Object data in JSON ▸
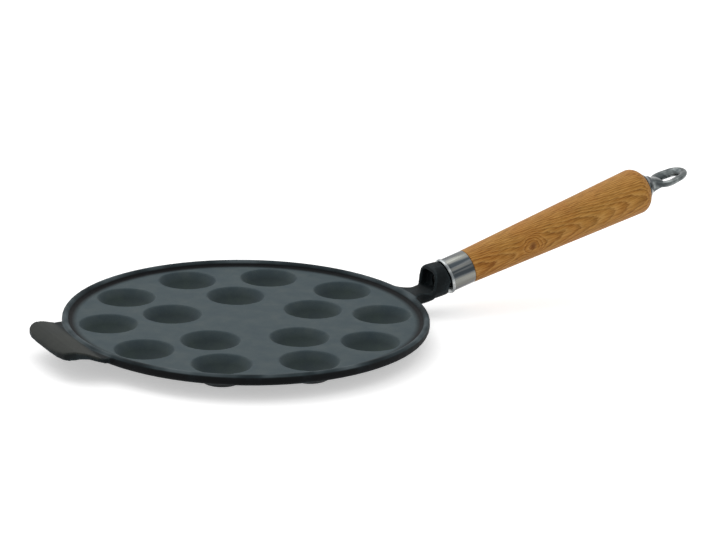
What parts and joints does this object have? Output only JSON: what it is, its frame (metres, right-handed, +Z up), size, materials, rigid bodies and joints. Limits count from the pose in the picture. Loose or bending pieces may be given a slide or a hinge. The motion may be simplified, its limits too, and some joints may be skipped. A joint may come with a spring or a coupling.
{
  "type": "poffertjes pan",
  "caption": "Round cast iron pan with small round wells, a low rim, a thumb tab and a rising oak handle with a steel collar and a hanging eye.",
  "frame": {"origin": "centre of the plate's flat top face, between the inner wells", "axes": "+X from the pan's centre towards the handle, +Y to the left of the handle, +Z up out of the wells"},
  "size_m": [0.5027, 0.2498, 0.0846],
  "materials": {
    "iron": "seasoned, matt",
    "steel": "polished",
    "oak": "oiled",
    "rod_steel": "zinc plated",
    "chrome": "polished"
  },
  "bodies": {
    "pan": {"pan_casting": "iron"},
    "grip": {"handle_grip": "oak", "ferrule": "steel"},
    "tie": {"tie_rod": "rod_steel", "hanging_eye": "chrome"}
  },
  "joints": [
    {"name": "handle_draw", "type": "slide", "parent": "pan", "child": "grip", "axis": [0.9619, 0, 0.2733], "range_m": [0, 0.0075]},
    {"name": "eye_turn", "type": "hinge", "parent": "grip", "child": "tie", "pos_m": [0.15385, 0, 0.00995], "axis": [0.9619, 0, 0.2733], "range_deg": [0, 2160]}
  ],
  "couplings": [
    {"joint": "eye_turn", "follows": "handle_draw", "rad_per_m": 5026.5}
  ]
}
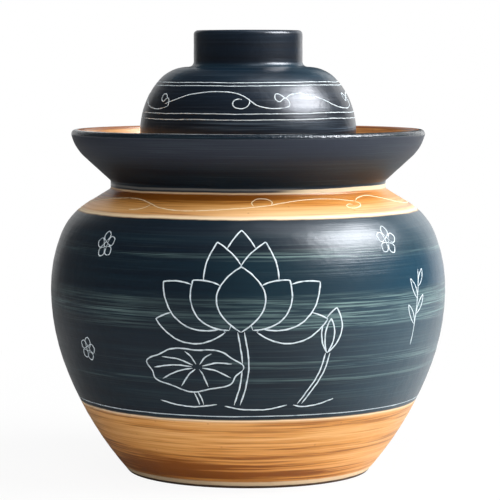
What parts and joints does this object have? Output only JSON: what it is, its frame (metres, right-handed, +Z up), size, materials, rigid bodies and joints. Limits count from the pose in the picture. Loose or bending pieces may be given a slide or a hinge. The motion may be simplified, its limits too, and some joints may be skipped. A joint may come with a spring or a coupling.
{
  "type": "fermentation crock",
  "caption": "Round glazed stoneware pickling crock with a flared water-seal collar, a domed outer lid with a ring knob, an inner lid and split pressing weights.",
  "frame": {"origin": "middle of the foot, on the ground", "axes": "+Z up along the crock's own axis; the decorated front faces -Y"},
  "size_m": [0.241, 0.241, 0.268],
  "materials": {
    "dark_glaze": "satin blue-black glaze with brushed grey-green streaks, tan at the shoulder, foot and inside of the collar",
    "lid_glaze": "satin blue-black glaze, bluer round the knob",
    "brown_glaze": "thin brown glaze",
    "bare_stoneware": "bare fired stoneware, matt and slightly speckled",
    "incised_line": "scratched line that shows pale slip through the glaze"
  },
  "bodies": {
    "crock": {"crock_body": "dark_glaze"},
    "outer_lid": {"outer_lid": "lid_glaze"},
    "inner_lid": {"inner_lid": "brown_glaze"},
    "left_weight": {"weight_half_left": "bare_stoneware"},
    "right_weight": {"weight_half_right": "bare_stoneware"}
  },
  "joints": [
    {"name": "outer_lid_lift", "type": "slide", "parent": "crock", "child": "outer_lid", "axis": [0, 0, 1], "range_m": [0, 0.2]},
    {"name": "inner_lid_lift", "type": "slide", "parent": "crock", "child": "inner_lid", "axis": [0, 0, 1], "range_m": [0, 0.1]},
    {"name": "weight_left_lift", "type": "slide", "parent": "crock", "child": "left_weight", "axis": [0, 0, 1], "range_m": [0, 0.12]},
    {"name": "weight_right_lift", "type": "slide", "parent": "crock", "child": "right_weight", "axis": [0, 0, 1], "range_m": [0, 0.12]}
  ],
  "couplings": [
    {"joint": "inner_lid_lift", "follows": "outer_lid_lift", "ratio": 0.5}
  ]
}
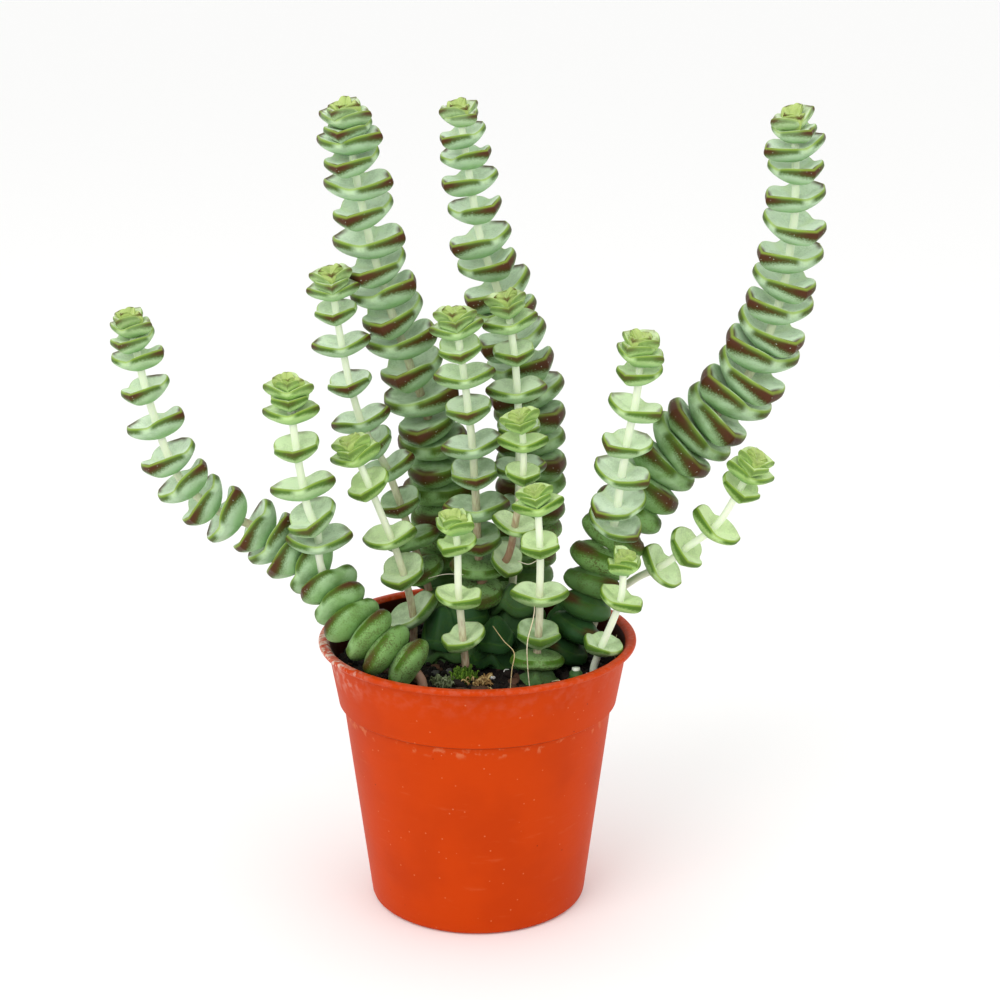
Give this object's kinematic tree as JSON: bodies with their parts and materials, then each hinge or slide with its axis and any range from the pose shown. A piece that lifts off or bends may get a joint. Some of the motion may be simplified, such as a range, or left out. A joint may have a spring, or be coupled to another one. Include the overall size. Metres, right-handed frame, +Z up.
{
  "type": "potted crassula",
  "caption": "Trailing and upright succulent stems threaded with fleshy leaf pairs like beads, standing in soil in a round orange plastic nursery pot.",
  "frame": {"origin": "middle of the pot's flat underside", "axes": "+Z up along the pot's axis, -Y towards the side that the picture shows, +X to that view's right"},
  "size_m": [0.1927, 0.09, 0.2272],
  "materials": {
    "pot_plastic": "satin",
    "potting_soil": "matte",
    "leaves_far_left": "satin",
    "leaves_tall_left": "satin",
    "leaves_slim_left": "satin",
    "leaves_low_left": "satin",
    "leaves_tall_centre": "satin",
    "leaves_mid_centre": "satin",
    "leaves_slim_centre": "satin",
    "leaves_short_right": "satin",
    "leaves_short_front": "satin",
    "leaves_tall_right": "satin",
    "leaves_low_right": "satin",
    "leaves_small_right": "satin"
  },
  "bodies": {
    "root": {"pot": "pot_plastic", "soil": "potting_soil", "stem_far_left": "leaves_far_left", "stem_tall_left": "leaves_tall_left", "stem_slim_left": "leaves_slim_left", "stem_low_left": "leaves_low_left", "stem_tall_centre": "leaves_tall_centre", "stem_mid_centre": "leaves_mid_centre", "stem_slim_centre": "leaves_slim_centre", "stem_short_right": "leaves_short_right", "stem_short_front": "leaves_short_front", "stem_tall_right": "leaves_tall_right", "stem_low_right": "leaves_low_right", "stem_small_right": "leaves_small_right"}
  },
  "joints": []
}
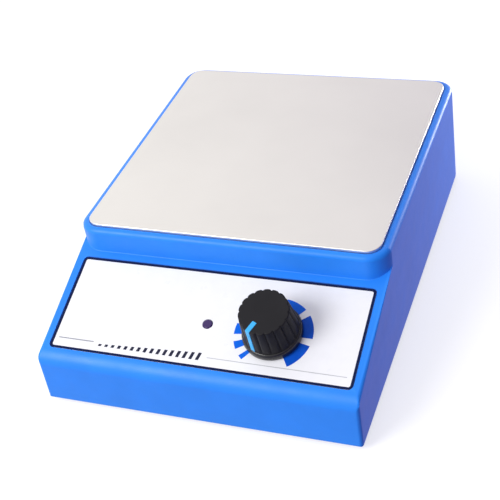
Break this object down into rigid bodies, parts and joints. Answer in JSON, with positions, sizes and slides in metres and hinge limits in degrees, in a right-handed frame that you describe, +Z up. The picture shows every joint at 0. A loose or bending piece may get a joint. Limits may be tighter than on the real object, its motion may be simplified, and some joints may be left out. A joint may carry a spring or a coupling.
{
  "type": "magnetic stirrer",
  "caption": "Low bench magnetic stirrer: blue housing, square steel work plate, sloped white panel with a fluted speed knob, and a motor that spins magnets under the plate.",
  "frame": {"origin": "on the bench, under the middle of the object's bounding box", "axes": "+Y from the sloped control panel to the rear wall, +Z up out of the work plate, +X to the right as the user faces the panel"},
  "size_m": [0.1272, 0.1746, 0.05],
  "materials": {
    "blue_plastic": "moulded ABS, satin, saturated blue",
    "black_plastic": "moulded plastic, satin black",
    "grey_plastic": "moulded plastic, grey",
    "white_film": "printed polycarbonate film, white",
    "pointer_blue": "moulded plastic, light blue",
    "lamp_plastic": "clear moulded plastic, dark violet tint",
    "rubber": "soft black rubber",
    "brushed_steel": "stainless sheet, fine satin",
    "zinc_steel": "zinc-plated steel",
    "nickel": "nickel plate",
    "brass": "sintered bronze",
    "copper": "copper",
    "ferrite": "sintered ferrite, dark grey",
    "board_green": "glass-epoxy board, green solder mask",
    "red_wire": "red wire insulation",
    "black_wire": "black wire insulation"
  },
  "bodies": {
    "housing": {"base_cover": "black_plastic", "base_screw_front_left": "zinc_steel", "base_screw_front_right": "zinc_steel", "base_screw_rear_left": "zinc_steel", "base_screw_rear_right": "zinc_steel", "board_screw_left": "zinc_steel", "board_screw_right": "zinc_steel", "bracket_screw_front_left": "zinc_steel", "bracket_screw_front_right": "zinc_steel", "bracket_screw_rear_left": "zinc_steel", "bracket_screw_rear_right": "zinc_steel", "capacitor": "black_plastic", "control_board": "board_green", "dc_jack": "black_plastic", "dc_jack_nut": "nickel", "dc_jack_pin": "nickel", "driver_ic": "black_plastic", "field_magnet_front": "ferrite", "field_magnet_rear": "ferrite", "foot_front_left": "rubber", "foot_front_right": "rubber", "foot_rear_left": "rubber", "foot_rear_right": "rubber", "front_bearing": "brass", "lamp_lens": "lamp_plastic", "mosfet": "black_plastic", "motor_bracket": "zinc_steel", "motor_can": "zinc_steel", "motor_end_cap": "black_plastic", "motor_header": "white_film", "motor_lead_black": "black_wire", "motor_lead_red": "red_wire", "motor_screw_left": "zinc_steel", "motor_screw_right": "zinc_steel", "panel_overlay": "white_film", "pot_body": "grey_plastic", "pot_bushing": "nickel", "pot_nut": "nickel", "pot_washer": "zinc_steel", "power_header": "white_film", "power_lead_black": "black_wire", "power_lead_red": "red_wire", "rear_bearing": "brass", "status_led": "lamp_plastic", "top_housing": "blue_plastic", "work_plate": "brushed_steel"},
    "knob": {"speed_knob": "black_plastic", "knob_pointer": "pointer_blue", "pot_shaft": "nickel"},
    "rotor": {"motor_shaft": "zinc_steel", "armature_core": "zinc_steel", "armature_coil_1": "copper", "armature_coil_2": "copper", "armature_coil_3": "copper", "commutator": "copper", "magnet_carrier": "grey_plastic", "drive_magnet_left": "nickel", "drive_magnet_right": "nickel", "grub_screw": "black_plastic"}
  },
  "joints": [
    {"name": "knob_turn", "type": "hinge", "parent": "housing", "child": "knob", "pos_m": [0.0262, -0.06466, 0.03051], "axis": [0, 0.3015, -0.9535], "range_deg": [0, 300]},
    {"name": "rotor_spin", "type": "hinge", "parent": "housing", "child": "rotor", "pos_m": [0, 0.0234, 0], "axis": [0, 0, 1], "continuous": true}
  ]
}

Exercise objective ▸ From the entries above, extract each line containing "handed".

Solution below ▸
What parts and joints does this object have? Output only JSON: what it is, its frame (metres, right-handed, +Z up), size, materials, rigid bodies and joints. Limits count from the pose in the picture. Loose or bending pieces may be given a slide or a hinge. The motion may be simplified, its limits too, and some joints may be skipped. A joint may come with a spring or a coupling.
What parts and joints does this object have? Output only JSON: what it is, its frame (metres, right-handed, +Z up), size, materials, rigid bodies and joints. Limits count from the pose in the picture. Loose or bending pieces may be given a slide or a hinge. The motion may be simplified, its limits too, and some joints may be skipped. A joint may come with a spring or a coupling.
Give this object's kinematic tree as JSON: bodies with their parts and materials, then each hinge or slide with its axis and any range from the pose shown. A piece that lifts off or bends may get a joint. Some of the motion may be simplified, such as a range, or left out. A joint may have a spring, or be coupled to another one. Include the overall size. Metres, right-handed frame, +Z up.
Break this object down into rigid bodies, parts and joints. Answer in JSON, with positions, sizes and slides in metres and hinge limits in degrees, in a right-handed frame that you describe, +Z up. The picture shows every joint at 0. A loose or bending piece may get a joint. Limits may be tighter than on the real object, its motion may be simplified, and some joints may be left out. A joint may carry a spring or a coupling.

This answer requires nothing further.